Die Schließung der wichtigen Grenzstation ist für den Handel von Belarus mit Polen und der gesamten Europäischen Union ein Rückschlag. Zumal der in der Nähe von Hrodna gelegene Grenzübergang Kuźnica-Brushi bereits seit einem Jahr wegen Straßensanierung außer Betrieb ist. Damit verbleibt aktuell nur der Grenzübergang zwischen Terespol und Brest. Kamiński kündigte außerdem weitere Sanktionen gegen »Personen, die mit dem Regime von Alexander Lukaschenko verbunden sind und für die Repressionen gegen Polen in Belarus verantwortlich sind«, an.
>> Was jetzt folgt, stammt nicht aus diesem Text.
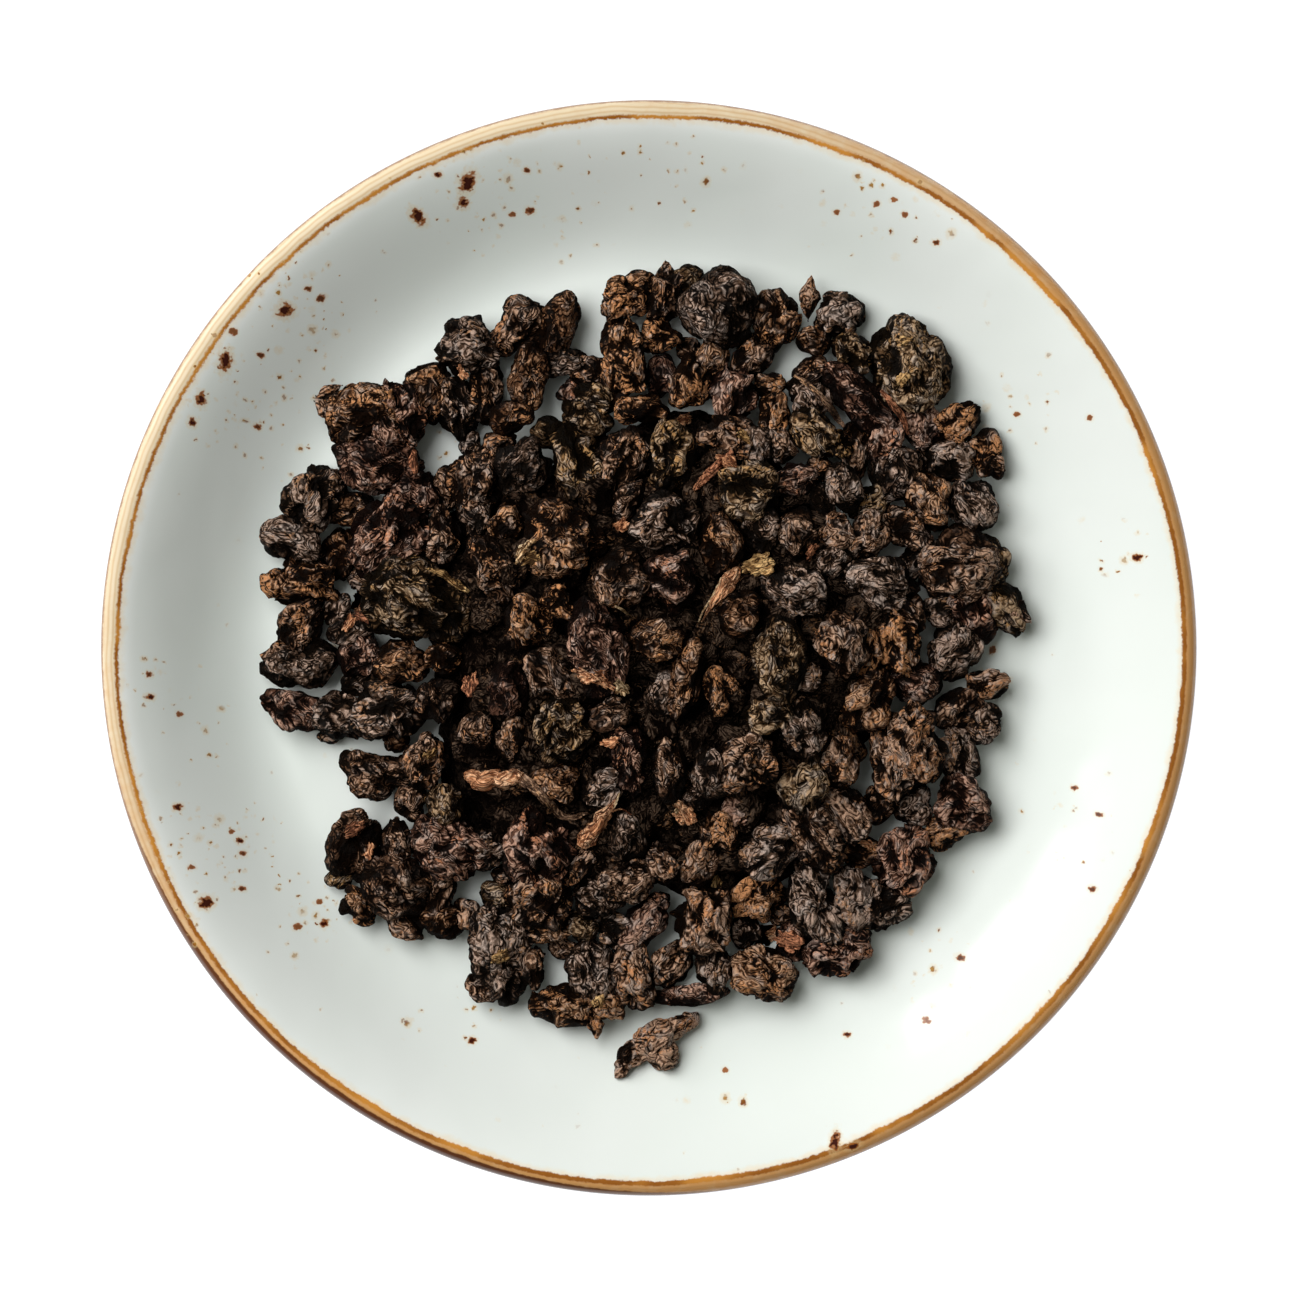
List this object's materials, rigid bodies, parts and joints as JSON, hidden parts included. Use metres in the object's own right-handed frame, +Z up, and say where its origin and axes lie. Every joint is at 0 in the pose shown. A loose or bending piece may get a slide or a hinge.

Beziehungen verschlechtern sich seit Jahren
Die Verurteilung Poczobuts bedeutet einen neuen Tiefpunkt in den polnisch-belarussischen Beziehungen, die seit den umstrittenen Präsidentschaftswahlen 2020 bereits merklich abgekühlt sind. Nachdem Diktator Lukaschenko die Abstimmung offensichtlich zu seinen Gunsten manipuliert hatte, protestierten wochenlang Zehntausende Menschen im ganzen Land gegen den Stimmenklau und für die vermeintliche Wahlsiegerin Swetlana Tichanowskaja, die für ihren zuvor verhafteten Mann Sergej angetreten war.
Als Lukaschenko 2021 massenhaft Kriegsflüchtlinge aus dem Nahen Osten und Afghanistan an die polnische Grenze brachte, sprach Warschau von einem hybriden Krieg und beschuldigte Minsk, die Lage in der Region und damit auch in Westeuropa destabilisieren zu wollen. Lukaschenko gestand damals, die Geflüchteten als Antwort auf EU-Sanktionen nach Westeuropa durchzuschleusen. Zuvor hatte Brüssel Strafmaßnahmen gegen das Regime verhängt, nachdem dieses am Mai 2021 ein Flugzeug auf seinem Weg von Athen nach Vilnius nach Minsk umleitete, um den Betreiber des oppositionellen Telegram-Kanals Nexta, Roman Protassewitsch, festzunehmen.
Unterstützung für die Ukraine ist auch Unterstützung für Belarus
Poczobuts Haftstrafe ist auch eine Ansage an die Polen in Belarus im Zusammenhang mit dem Krieg in der Ukraine. Immer wieder gibt Lukaschenko der Minderheit zu verstehen, dass die Unterstützung des Westens für die Ukraine negative Folgen haben wird und erhöht zunehmend den Druck auf die drittgrößte Bevölkerungsgruppe des Landes.
Warschau gibt sich von den neuen Repressionen unbeeindruckt. »Unsere Unterstützung für die Ukraine ist auch eine Unterstützung für Andrzej Poczobut«, sagte die ehemalige Vizepräsidentin des Sejm, Małgorzata Gosiewska, der Nachrichtenagentur PAP. Ein Sieg im Krieg gegen Russland sei unter anderem auch ein Sieg für das belarussische Volk, so die Politikerin.